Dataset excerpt
begin
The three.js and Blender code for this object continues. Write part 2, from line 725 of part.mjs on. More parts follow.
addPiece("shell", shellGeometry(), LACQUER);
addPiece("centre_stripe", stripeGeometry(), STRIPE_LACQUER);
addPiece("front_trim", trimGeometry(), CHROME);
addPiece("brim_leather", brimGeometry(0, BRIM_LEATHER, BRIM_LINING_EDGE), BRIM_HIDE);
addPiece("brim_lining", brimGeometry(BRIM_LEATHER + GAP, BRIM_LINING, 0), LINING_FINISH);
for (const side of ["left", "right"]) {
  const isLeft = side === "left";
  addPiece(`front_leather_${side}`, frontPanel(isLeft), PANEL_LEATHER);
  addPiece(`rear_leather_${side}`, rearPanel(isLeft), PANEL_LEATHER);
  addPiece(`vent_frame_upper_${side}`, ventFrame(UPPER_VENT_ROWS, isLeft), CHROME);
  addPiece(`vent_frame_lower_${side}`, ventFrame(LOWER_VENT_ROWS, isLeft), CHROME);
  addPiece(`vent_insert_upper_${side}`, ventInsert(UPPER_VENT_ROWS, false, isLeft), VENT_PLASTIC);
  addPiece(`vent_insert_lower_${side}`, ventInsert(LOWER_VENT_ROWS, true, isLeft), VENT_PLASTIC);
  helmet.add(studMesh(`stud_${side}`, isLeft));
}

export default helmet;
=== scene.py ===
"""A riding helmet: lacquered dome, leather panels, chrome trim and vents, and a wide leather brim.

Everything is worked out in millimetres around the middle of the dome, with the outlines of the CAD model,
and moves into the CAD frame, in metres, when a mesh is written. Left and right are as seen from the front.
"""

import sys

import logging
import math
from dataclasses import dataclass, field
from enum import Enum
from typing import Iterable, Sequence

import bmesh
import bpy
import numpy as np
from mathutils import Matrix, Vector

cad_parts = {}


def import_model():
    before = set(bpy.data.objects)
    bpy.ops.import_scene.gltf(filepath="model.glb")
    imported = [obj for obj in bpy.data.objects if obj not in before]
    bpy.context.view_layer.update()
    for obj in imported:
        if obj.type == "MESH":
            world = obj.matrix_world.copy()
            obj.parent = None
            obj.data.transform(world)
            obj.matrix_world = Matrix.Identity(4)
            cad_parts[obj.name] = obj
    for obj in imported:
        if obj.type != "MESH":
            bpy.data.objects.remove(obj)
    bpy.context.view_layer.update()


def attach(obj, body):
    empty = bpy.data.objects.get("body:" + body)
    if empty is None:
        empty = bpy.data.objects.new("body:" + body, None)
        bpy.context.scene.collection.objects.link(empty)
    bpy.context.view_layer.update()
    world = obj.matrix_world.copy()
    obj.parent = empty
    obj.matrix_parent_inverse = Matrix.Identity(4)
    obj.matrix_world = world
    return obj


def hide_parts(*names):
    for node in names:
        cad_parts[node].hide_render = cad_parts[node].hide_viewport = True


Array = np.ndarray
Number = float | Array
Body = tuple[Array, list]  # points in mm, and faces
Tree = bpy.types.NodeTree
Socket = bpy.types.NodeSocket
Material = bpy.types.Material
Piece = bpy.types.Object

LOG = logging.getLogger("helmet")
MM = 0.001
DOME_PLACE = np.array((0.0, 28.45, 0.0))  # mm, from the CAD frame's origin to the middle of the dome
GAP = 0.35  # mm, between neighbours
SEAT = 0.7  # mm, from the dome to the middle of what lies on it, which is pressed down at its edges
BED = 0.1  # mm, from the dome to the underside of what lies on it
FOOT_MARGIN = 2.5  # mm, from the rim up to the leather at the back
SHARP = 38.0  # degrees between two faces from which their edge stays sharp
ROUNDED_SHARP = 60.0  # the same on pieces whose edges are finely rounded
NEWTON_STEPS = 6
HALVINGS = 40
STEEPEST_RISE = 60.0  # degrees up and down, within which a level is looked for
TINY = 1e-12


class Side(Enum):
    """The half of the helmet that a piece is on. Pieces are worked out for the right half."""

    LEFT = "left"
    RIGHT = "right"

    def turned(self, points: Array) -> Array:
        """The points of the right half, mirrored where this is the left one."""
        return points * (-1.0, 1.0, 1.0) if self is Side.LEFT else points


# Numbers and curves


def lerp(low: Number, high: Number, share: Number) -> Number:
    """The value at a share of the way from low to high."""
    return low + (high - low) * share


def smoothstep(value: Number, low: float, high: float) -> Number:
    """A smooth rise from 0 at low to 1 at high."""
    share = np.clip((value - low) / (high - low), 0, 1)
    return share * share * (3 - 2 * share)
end
begin
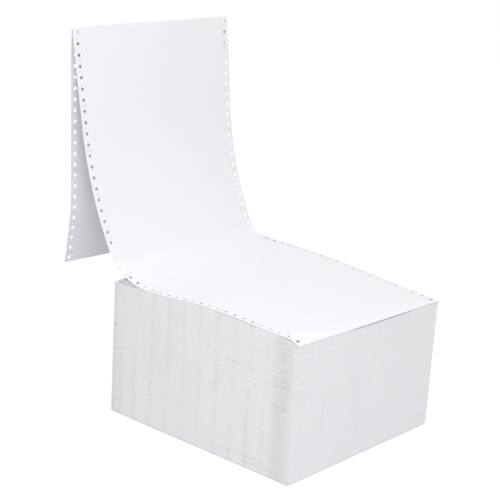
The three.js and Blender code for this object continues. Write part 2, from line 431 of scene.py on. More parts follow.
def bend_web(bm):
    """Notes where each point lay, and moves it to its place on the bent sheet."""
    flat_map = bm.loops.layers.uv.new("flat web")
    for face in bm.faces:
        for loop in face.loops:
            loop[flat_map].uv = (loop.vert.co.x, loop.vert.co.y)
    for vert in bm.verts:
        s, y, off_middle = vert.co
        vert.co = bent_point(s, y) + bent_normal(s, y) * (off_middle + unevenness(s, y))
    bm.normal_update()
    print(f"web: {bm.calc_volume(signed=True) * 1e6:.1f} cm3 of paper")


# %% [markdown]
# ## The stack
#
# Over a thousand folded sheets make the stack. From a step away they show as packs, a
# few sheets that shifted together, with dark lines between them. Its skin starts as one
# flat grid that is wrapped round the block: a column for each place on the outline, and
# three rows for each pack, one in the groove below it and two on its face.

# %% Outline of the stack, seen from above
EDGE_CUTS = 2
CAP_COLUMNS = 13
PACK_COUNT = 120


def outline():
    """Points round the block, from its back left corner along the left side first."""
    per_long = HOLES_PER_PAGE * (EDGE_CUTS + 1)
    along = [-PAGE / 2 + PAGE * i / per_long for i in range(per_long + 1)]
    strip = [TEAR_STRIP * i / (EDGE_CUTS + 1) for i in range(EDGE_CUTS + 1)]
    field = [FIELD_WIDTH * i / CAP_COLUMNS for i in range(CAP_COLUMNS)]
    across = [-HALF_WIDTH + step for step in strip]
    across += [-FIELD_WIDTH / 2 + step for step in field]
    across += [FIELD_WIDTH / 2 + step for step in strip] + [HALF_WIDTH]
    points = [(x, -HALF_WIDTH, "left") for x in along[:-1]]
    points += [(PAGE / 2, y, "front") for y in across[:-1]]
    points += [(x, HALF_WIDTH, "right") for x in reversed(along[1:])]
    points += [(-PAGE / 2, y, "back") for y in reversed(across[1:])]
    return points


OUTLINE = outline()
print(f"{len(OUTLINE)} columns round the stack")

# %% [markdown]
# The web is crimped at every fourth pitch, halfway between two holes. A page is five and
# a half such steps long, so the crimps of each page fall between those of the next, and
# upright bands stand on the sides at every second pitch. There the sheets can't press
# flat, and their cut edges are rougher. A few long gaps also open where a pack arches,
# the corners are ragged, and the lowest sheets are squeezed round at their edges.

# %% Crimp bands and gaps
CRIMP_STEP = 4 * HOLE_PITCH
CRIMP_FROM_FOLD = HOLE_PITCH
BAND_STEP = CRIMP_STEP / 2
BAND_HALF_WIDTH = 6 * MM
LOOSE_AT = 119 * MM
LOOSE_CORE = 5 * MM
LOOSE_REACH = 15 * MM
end
• [THE TASK]: Exactly reproduce the lines that run from the line bearing "ventFrame(UPPER_VENT_ROWS, isLeft), CHROME);" through the line bearing "obj.data.transform(world)", with both end lines included.

• [PROBLEM SOLUTION]:
  addPiece(`vent_frame_upper_${side}`, ventFrame(UPPER_VENT_ROWS, isLeft), CHROME);
  addPiece(`vent_frame_lower_${side}`, ventFrame(LOWER_VENT_ROWS, isLeft), CHROME);
  addPiece(`vent_insert_upper_${side}`, ventInsert(UPPER_VENT_ROWS, false, isLeft), VENT_PLASTIC);
  addPiece(`vent_insert_lower_${side}`, ventInsert(LOWER_VENT_ROWS, true, isLeft), VENT_PLASTIC);
  helmet.add(studMesh(`stud_${side}`, isLeft));
}

export default helmet;
=== scene.py ===
"""A riding helmet: lacquered dome, leather panels, chrome trim and vents, and a wide leather brim.

Everything is worked out in millimetres around the middle of the dome, with the outlines of the CAD model,
and moves into the CAD frame, in metres, when a mesh is written. Left and right are as seen from the front.
"""

import sys

import logging
import math
from dataclasses import dataclass, field
from enum import Enum
from typing import Iterable, Sequence

import bmesh
import bpy
import numpy as np
from mathutils import Matrix, Vector

cad_parts = {}


def import_model():
    before = set(bpy.data.objects)
    bpy.ops.import_scene.gltf(filepath="model.glb")
    imported = [obj for obj in bpy.data.objects if obj not in before]
    bpy.context.view_layer.update()
    for obj in imported:
        if obj.type == "MESH":
            world = obj.matrix_world.copy()
            obj.parent = None
            obj.data.transform(world)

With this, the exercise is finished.